The fleet had another submarine, USS Santa Fe. It was the runt of the litter, with poor morale and performance. Other submariners knew it was the sub that never put to sea on time and couldn’t keep hold of its crew. When its captain resigned, Marquet was asked to step in – at two weeks’ notice. The USS Santa Fe was a very different type of submarine. What use was Marquet’s hard-won knowledge now?

His studying was now irrelevant. He couldn’t be the know-all leader he’d trained to be because he didn’t know it all. He couldn’t hide. After all, in a submarine, no-one is ever more than 200 feet away from the boss, day or night. 

Around the same time, he’d started to question what he knew about leadership.

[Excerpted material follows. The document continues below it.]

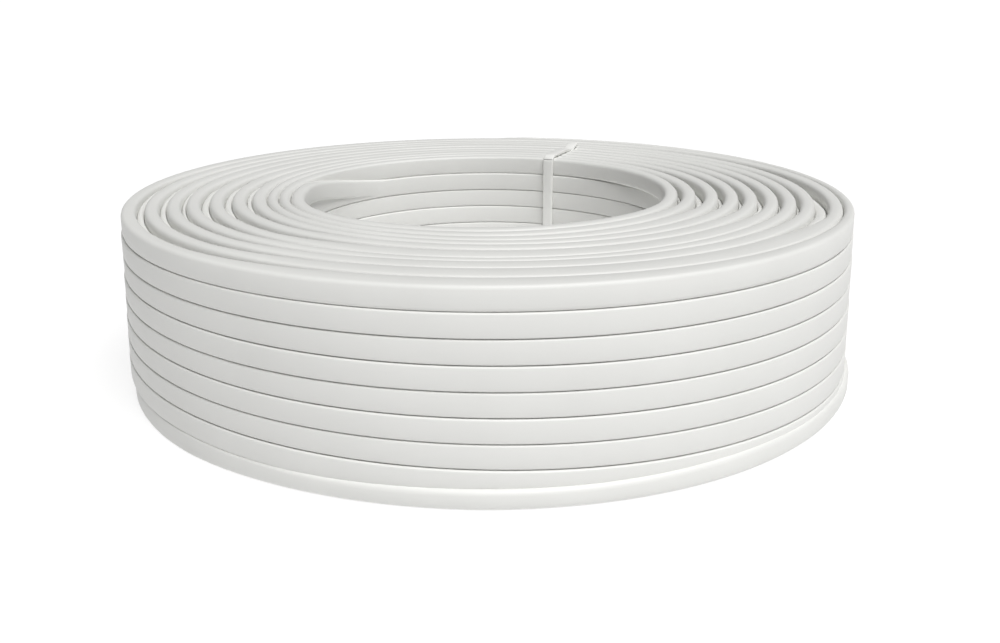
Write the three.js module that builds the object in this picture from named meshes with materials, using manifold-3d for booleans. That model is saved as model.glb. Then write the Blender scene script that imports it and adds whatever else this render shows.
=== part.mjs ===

His textbooks said it was ‘directing the thoughts, plans and actions of others.’ But he knew there was only one Obi Wan-kenobi, and that the rest of us can’t decide what other people think. In a world where he was no longer the know-all, he needed a new approach.

One event really brought this home. It was an exercise where the crew pretend the reactor is broken. They must power the ship on batteries – a bit like running a car on an electric toothbrush. When they shut down the reactor there’s a race. Can the crew solve the problem before the battery is drained? 

During the exercise, Marquet asked an officer to speed up, using the battery faster. The order was passed on, but the speed stayed the same. A young crew member explained that, unlike other classes of submarine, theirs had only one speed under battery power. Marquet asked the officer if he’d known this. Yes, he had. So why had he passed on the order? “Because you told me to.”

Marquet realised that they were in a bad way. His lack of knowledge did not mix well with a crew that expected to follow orders. On a nuclear submarine, that was risky. At a meeting, he said that he’d trained for a different ship and needed them to be more proactive.

A young sailor chipped in. “No captain, it’s you. You need to be quiet.”

These days Marquet jokes that “perhaps this kid hadn’t seen too many submarine movies.” But an inner voice made him give it a try. He told the crew that (bar launching a missile) he was never going to give another order on this ship. He didn’t know what it was going to look like, or how it was going to work.

Pushing authority down

Marquet soon saw the advantages in working this way. He looked for more opportunities to push authority down to those with the best information. To apply for vacation leave, for example, a submariner had to use a form that went through six levels of sign-off. Yet his team leader was clearly the best-placed person to manage this. Empowering the crew to own more decisions was a great way to flatten the hierarchy and get stuff done.

How language changes culture

For their part the crew agreed to stop bringing the captain problems without solutions. They stopped saying “I recommend…” or “I’m thinking about doing this”. They switched to “I intend to…” and Marquet would nod and ask questions.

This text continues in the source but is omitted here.